La partita del coronavirus passa dai mercati all’economia reale. Nel giorno in cui la Borsa di Hong Kong riapre dopo la festività del Capodanno lunare e crolla del 2,8 per cento in chiusura, si susseguono gli annunci delle società che decidono di chiudere negozi e produzione in Cina in attesa di sviluppi positivi sul fronte del virus. Toyota ferma la produzione in Cina fino al 9 febbraio, diverse compagnie aeree sospendono i voli da e verso la regione, Ikea abbassa la saracinesca di metà dei suoi negozi e i colossi del food McDonald’s e Starbucks chiudono alcune location per prevenire il diffondersi del virus tra dipendenti e clienti.
La Cina ha interrotto l’accesso a Wuhan e ad altre 16 città per impedire alle persone di abbandonare e diffondere ulteriormente il virus. L’epidemia ha già ucciso oltre 130 persone.Mentre in Cina aumentano casi di contagio e decessi, le multinazionali si adeguano cercando di evitare contatti e situazioni che possano fomentare ulteriormente la diffusione del virus. Per Ikea “la salute e la sicurezza di clienti e personale è una priorità assoluta” e per questo il gruppo svedese chiude temporaneamente la metà dei suoi negozi in Cina. Secondo i media svedesi, la sede Ikea di Wuhan è stata chiusa una settimana fa e da allora l’azienda ha vietato i viaggi di lavoro da e per la regione.
Da McDonald’s arriva la conferma di uno stop delle attività cinesi. Il fast food Usa riferisce a Business Insider di aver sospeso il proprio business in cinque città della Cina particolarmente esposte al coronavirus. In un’email inviata a Business Insider, un portavoce di McDonald’s Asia spiega che il colosso americano del fast food ha chiuso tutti i ristoranti situati a Wuhan – focolaio del virus – Ezhou, Huanggang, Qianjiang e Xiantao. Le indiscrezioni su queste chiusure erano già state riportate dall’agenzia di stampa Reuters. Anche la catena americana Starbucks ha già chiuso più della metà delle sue 2.000 caffetterie in Cina e prevede che il virus “colpirà in modo significativo” i risultati del 2020. Il direttore finanziario Pat Grismer agli analisti spiega che “l’intensità dell’impatto dipenderà dalla durata della chiusura dei negozi”.

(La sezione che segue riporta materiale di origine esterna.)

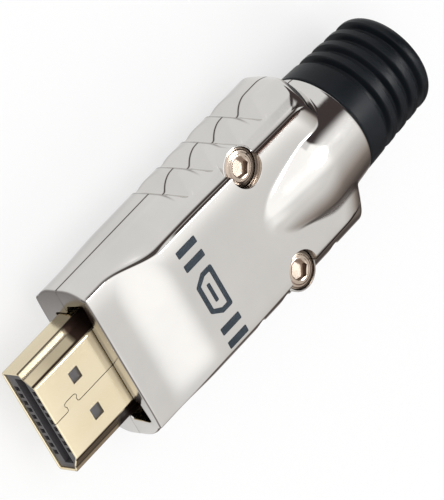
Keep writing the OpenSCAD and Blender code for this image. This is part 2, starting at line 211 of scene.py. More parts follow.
class Mesh:
    """Builders that turn arrays of points into closed, smooth shaded objects."""

    @staticmethod
    def shade(piece: bpy.types.Object, sharp_degrees: float = 32.0) -> bpy.types.Object:
        """Smooth every face, but keep an edge where the faces turn by more than the angle.

        Args:
            piece: The piece.
            sharp_degrees: The angle.

        Returns:
            The same piece.
        """
        mesh = piece.data
        mesh.polygons.foreach_set("use_smooth", np.ones(len(mesh.polygons), bool))
        mesh.set_sharp_from_angle(angle=np.radians(sharp_degrees))
        return piece

    @classmethod
    def solid(cls, name: str, points: Array, faces: Iterable) -> bpy.types.Object:
        """Make an object from points in millimetres, with seams merged and faces outwards.

        Args:
            name: The piece's name.
            points: Its points, three numbers each.
            faces: Point numbers of each face.

        Returns:
            The new object, at the origin.
        """
        mesh = bpy.data.meshes.new(name)
        mesh.from_pydata(to_part(points.reshape(-1, 3)).tolist(), [], [list(f) for f in faces])
        work = bmesh.new()
        work.from_mesh(mesh)
        bmesh.ops.remove_doubles(work, verts=work.verts, dist=MERGE_DISTANCE)
        bmesh.ops.recalc_face_normals(work, faces=work.faces)
        work.to_mesh(mesh)
        work.free()
        piece = bpy.data.objects.new(name, mesh)
        bpy.context.collection.objects.link(piece)
        return cls.shade(piece)

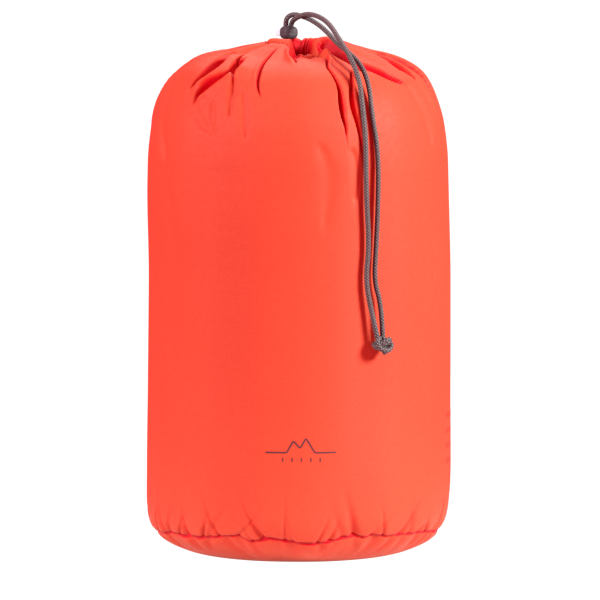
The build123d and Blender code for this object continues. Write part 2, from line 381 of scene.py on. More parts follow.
# ---------------------------------------------------------------- cord tails
# The routes are the CAD tubes' own points.
FRONT_TAIL = [
    (-4.332, 1.590, 306.4), (-4.332, 1.590, 315.4), (-1.2, -4.4, 319.6), (7.4, -13.0, 322.8),
    (17.8, -28.8, 318.6), (25.0, -48.6, 307.8), (30.4, -63.6, 299.8), (35.9, -72.6, 287.4),
    (37.9, -77.2, 272.6), (40.1, -81.6, 250.4), (40.1, -83.4, 219.6), (41.9, -82.7, 189.4),
    (39.8, -83.6, 169.6), (43.0, -82.7, 151.4), (47.0, -82.8, 134.6),
]
BACK_TAIL = [
    (-7.016, 0.163, 306.4), (-7.016, 0.163, 315.4), (-6.4, 1.0, 319.4), (-2.6, 0.8, 321.6),
    (2.6, -3.6, 320.6), (9.0, -12.0, 318.2), (16.2, -25.4, 313.4), (23.8, -39.8, 305.2),
    (30.6, -54.2, 300.8), (38.0, -65.2, 293.2), (42.0, -71.6, 282.2), (43.6, -76.0, 265.6),
    (47.3, -78.7, 243.6), (47.2, -79.7, 214.4), (46.0, -80.4, 187.6), (44.8, -81.1, 168.6),
    (49.2, -79.6, 154.0), (49.9, -80.8, 134.6),
]
FRONT_LENGTH, BACK_LENGTH = 0.2601, 0.2627
# The overhand knot's line, about the knot's middle: x right, y towards the back, z up.
KNOT_LINE = [
    (-1.6, -0.6, 4.2), (-2.8, -2.2, 1.4), (-1.2, -3.0, -2.0), (2.6, -1.6, -3.2), (4.6, 0.8, -0.8),
    (2.6, 2.0, 1.6), (-1.6, 2.2, 1.0), (-4.4, 0.4, -0.6), (-2.4, -1.8, -1.4), (1.2, -2.8, 1.2),
    (3.6, -1.2, 2.4), (3.2, 1.8, 0.0), (1.0, 1.2, -2.6), (1.8, -0.6, -4.2),
]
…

Nel corso del primo trimestre fiscale del gruppo – terminato con un utile netto di 885,7 milioni di dollari, o 74 centesimi per azione – la Cina ha inciso per il 10% sul fatturato di Starbucks. Il bilancio delle sospensioni da coronavirus si amplia con gli stop di Lufthansa, Swiss e Austrian Airlines e British Airways ai voli da e verso la Cina continentale. La compagnia aerea del Regno Unito, in particolare, si scusa in una nota “con i clienti per l’inconveniente, ma la sicurezza dei nostri clienti e dell’equipaggio è sempre la nostra priorità”. La decisione di British Airways “ha fatto da apripista” e “l’esigenza di tutelare i cittadini ed evitare il diffondersi del virus anche in Italia impone l’adozione di misure urgenti”, sottolinea il Codacons, che chiede all’Enac il blocco in Italia dei voli verso le regioni colpite dal virus.